A: Yeah, I’m going to be singing ‘Meggie’s Theme,’ it’s ‘Anywhere the Heart Goes’ from ‘The Thorn Birds.’ Because we also wanted to show that he had TV chops as well. And the other song I’m going to sing will be ‘Two For the Road,’ because it was Dad’s favorite song that he had written, and was sort of my parents’ song. So it’s a sentimental favorite.

Q: Why was it his favorite song?

A: I don’t know. It’s his peers’ favorite, too. If you were to ask any of them, Quincy Jones or anyone, they all would say ‘Two For the Road.’ It’s just one of his beautiful melodies, but it takes some left turns. At least these are the things explained to me by bona fide musicians who know chord structure. They just say he did an amazing thing with the song.

I can only respond to that by knowing I love to sing it. Because of what it means to the family and just what a beautiful song it is to sing. The lyric (by Leslie Bricusse) is – ‘If you’re feeling fancy-free / come wander through the world with me / And anyplace we chance to be / will be a rendezvous.’ It just speaks to their life together and the way they lived it.

Q: I know about the concert and the album now, what else is planned for your dad’s centennial?

A: The day after the Bowl, on the 24th, there’s going to be a Grammy Museum event, and we’ll have a panel and about a 30-minute performance.
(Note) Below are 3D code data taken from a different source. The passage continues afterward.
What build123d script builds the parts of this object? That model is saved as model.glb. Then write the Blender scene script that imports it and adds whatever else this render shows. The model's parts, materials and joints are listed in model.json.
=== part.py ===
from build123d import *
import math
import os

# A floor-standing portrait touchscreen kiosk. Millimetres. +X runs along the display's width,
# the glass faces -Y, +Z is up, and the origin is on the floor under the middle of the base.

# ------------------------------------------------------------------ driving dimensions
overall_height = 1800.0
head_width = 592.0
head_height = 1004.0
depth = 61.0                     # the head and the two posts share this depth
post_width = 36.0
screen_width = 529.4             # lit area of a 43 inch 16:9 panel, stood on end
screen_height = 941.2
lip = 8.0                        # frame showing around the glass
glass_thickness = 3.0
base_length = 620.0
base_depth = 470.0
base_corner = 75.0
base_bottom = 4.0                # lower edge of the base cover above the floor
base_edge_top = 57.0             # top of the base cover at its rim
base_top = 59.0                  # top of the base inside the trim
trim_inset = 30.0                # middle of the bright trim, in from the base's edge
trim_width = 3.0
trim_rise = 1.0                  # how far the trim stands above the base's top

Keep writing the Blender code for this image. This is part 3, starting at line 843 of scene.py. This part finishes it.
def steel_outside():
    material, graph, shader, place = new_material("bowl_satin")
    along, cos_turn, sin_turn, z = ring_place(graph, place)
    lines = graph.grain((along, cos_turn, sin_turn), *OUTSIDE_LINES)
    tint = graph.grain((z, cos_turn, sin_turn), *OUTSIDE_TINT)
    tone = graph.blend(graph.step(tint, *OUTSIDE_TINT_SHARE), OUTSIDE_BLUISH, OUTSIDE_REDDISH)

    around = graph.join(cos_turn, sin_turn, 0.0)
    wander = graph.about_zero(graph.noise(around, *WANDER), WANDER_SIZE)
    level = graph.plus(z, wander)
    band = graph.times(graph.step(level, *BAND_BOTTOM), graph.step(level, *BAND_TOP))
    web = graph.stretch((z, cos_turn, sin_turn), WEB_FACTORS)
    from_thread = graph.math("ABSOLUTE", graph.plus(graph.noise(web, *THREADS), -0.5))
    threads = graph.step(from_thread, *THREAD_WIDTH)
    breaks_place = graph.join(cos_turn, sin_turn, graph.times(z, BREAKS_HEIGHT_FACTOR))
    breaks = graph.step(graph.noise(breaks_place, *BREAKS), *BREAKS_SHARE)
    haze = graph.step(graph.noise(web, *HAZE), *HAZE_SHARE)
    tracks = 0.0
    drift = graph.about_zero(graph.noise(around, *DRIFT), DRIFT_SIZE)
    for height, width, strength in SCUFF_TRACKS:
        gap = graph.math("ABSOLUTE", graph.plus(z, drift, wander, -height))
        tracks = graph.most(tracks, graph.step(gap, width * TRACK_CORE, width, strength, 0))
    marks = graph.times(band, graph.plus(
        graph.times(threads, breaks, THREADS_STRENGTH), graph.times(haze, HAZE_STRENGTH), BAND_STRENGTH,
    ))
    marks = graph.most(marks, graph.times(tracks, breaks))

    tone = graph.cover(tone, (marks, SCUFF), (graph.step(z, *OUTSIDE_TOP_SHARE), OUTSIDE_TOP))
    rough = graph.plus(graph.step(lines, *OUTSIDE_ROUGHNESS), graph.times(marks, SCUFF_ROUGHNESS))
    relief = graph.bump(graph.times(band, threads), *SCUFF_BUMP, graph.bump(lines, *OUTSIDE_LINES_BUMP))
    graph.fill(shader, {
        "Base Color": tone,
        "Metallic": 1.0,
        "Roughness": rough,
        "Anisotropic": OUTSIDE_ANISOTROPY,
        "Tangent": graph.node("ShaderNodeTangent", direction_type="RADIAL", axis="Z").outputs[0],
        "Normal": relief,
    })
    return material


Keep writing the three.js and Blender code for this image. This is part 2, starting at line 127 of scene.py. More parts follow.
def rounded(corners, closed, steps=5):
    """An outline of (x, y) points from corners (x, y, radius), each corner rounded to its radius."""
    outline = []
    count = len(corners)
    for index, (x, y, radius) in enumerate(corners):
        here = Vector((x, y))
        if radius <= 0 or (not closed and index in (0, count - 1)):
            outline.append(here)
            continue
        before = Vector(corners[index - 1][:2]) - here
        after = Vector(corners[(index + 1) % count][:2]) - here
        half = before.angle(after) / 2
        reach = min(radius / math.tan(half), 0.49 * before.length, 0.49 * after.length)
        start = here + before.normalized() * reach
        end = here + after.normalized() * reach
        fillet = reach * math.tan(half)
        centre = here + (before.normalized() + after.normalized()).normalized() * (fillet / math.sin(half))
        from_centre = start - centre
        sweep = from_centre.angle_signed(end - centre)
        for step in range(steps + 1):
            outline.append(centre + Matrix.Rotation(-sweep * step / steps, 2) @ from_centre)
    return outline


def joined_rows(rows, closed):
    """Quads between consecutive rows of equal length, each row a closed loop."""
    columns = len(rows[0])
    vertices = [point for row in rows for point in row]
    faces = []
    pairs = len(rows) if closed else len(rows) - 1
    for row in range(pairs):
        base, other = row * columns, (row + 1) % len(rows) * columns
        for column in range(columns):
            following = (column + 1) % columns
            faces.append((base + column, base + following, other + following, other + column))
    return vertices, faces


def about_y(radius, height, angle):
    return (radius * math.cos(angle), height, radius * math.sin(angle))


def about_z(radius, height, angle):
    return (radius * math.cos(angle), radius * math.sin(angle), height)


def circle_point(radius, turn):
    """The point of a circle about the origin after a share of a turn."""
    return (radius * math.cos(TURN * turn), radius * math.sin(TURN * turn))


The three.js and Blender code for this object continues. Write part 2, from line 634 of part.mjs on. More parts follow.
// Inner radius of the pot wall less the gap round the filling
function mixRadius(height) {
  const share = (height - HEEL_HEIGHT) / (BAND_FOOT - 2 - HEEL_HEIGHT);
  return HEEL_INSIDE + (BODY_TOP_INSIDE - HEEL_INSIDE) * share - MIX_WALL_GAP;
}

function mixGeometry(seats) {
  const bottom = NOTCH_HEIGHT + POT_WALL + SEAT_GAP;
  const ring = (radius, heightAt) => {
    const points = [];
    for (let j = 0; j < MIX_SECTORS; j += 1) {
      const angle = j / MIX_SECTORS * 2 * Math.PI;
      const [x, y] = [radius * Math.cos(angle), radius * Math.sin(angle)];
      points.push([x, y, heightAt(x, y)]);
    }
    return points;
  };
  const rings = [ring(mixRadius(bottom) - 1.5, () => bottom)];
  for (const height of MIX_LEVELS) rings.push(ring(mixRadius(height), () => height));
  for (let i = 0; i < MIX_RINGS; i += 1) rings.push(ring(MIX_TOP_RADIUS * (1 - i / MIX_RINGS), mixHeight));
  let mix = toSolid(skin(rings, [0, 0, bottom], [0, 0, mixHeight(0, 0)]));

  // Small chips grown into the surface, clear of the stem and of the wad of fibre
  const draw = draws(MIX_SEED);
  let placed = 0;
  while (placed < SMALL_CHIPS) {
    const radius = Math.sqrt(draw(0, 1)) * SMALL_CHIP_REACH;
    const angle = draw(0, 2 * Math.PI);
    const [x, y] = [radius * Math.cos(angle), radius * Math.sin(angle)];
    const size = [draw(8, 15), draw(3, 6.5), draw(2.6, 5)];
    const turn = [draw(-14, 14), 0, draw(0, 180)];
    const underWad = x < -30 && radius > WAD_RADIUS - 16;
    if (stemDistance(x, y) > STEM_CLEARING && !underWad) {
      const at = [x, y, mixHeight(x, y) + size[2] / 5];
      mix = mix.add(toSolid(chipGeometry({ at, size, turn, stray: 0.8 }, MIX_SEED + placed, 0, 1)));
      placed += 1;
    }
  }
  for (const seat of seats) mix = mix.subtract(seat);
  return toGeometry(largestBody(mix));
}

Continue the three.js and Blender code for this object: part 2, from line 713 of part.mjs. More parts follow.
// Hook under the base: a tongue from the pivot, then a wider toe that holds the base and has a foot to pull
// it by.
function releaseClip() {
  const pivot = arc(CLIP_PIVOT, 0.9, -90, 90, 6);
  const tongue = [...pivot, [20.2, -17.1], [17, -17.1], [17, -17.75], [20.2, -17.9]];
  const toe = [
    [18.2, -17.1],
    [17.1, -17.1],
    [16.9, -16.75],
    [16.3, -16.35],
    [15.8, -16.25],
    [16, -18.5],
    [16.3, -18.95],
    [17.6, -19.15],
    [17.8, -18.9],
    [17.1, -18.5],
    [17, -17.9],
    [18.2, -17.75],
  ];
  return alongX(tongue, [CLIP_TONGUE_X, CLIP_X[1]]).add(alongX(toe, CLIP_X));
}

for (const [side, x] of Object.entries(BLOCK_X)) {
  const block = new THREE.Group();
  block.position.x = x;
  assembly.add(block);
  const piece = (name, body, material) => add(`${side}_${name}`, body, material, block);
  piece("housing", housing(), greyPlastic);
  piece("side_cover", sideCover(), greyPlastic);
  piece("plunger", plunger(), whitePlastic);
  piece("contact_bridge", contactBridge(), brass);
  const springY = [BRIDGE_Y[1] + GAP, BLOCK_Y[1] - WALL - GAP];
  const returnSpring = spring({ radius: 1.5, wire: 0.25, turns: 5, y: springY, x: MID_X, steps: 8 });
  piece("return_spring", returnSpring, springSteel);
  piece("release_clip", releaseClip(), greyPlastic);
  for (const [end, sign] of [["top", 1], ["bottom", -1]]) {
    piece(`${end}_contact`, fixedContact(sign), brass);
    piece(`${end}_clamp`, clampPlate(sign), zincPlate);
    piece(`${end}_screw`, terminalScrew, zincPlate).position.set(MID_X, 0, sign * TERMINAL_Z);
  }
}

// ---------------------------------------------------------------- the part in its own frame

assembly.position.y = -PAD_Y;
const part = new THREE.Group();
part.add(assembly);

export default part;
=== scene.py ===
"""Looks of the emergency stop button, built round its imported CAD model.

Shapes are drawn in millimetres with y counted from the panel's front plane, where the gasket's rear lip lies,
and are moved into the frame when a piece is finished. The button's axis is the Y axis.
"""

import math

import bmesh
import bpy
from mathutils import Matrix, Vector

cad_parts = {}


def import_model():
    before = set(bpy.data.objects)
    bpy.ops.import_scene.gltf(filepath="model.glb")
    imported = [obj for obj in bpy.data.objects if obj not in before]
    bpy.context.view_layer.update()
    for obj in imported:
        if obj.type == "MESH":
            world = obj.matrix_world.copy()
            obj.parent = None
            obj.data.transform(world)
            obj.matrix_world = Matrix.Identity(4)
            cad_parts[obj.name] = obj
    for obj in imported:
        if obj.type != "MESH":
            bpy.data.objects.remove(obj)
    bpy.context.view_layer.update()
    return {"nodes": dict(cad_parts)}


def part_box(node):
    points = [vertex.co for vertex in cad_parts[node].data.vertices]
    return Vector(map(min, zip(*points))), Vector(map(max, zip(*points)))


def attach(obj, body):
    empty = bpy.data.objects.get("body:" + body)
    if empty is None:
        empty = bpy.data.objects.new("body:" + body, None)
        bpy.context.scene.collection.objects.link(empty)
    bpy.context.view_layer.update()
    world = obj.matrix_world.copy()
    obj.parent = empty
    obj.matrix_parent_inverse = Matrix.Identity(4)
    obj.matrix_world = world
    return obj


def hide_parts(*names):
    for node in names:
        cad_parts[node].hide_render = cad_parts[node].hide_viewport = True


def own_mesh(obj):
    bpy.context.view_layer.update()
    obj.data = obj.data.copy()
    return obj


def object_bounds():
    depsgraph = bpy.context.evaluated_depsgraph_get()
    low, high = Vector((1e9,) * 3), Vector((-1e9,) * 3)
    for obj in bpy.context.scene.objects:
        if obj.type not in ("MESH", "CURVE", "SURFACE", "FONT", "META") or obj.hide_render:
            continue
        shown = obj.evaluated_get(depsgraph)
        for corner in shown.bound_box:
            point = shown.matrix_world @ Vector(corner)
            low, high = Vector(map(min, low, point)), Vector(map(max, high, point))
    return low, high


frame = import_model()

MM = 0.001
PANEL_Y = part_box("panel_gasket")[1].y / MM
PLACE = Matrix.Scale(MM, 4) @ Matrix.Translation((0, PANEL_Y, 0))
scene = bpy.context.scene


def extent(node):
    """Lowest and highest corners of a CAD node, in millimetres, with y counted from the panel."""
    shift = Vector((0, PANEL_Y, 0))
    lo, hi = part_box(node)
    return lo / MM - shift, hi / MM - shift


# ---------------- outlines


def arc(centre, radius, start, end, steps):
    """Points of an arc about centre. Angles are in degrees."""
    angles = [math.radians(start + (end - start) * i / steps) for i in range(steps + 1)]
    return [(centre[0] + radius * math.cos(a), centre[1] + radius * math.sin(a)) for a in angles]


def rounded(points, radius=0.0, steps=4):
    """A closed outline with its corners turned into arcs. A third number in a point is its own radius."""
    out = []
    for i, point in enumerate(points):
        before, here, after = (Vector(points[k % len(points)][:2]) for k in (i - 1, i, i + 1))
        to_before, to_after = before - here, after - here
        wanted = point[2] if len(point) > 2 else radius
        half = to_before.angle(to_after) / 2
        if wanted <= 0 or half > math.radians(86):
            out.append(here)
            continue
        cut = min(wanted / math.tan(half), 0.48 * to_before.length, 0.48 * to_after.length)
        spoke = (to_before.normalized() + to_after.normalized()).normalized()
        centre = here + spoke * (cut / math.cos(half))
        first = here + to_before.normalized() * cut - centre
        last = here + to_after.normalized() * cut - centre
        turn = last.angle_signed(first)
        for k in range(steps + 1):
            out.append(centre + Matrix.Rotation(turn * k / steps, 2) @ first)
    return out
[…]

Then over the summer, I’ll be doing a 100th anniversary concert in Napa. There will be a concert at Ravinia in Chicago with the Chicago Symphony in August. And in September we’re going to do the BBC Proms at the Royal Albert Hall.

They’re shooting the Hollywood Bowl show for a ‘Great Performances’ PBS pledge special so that will be aired in November. And there’s also a documentary in the works. So we’ve got a lot of plates spinning. But we figured we have this one year, 2024 to really just throw everything at everything.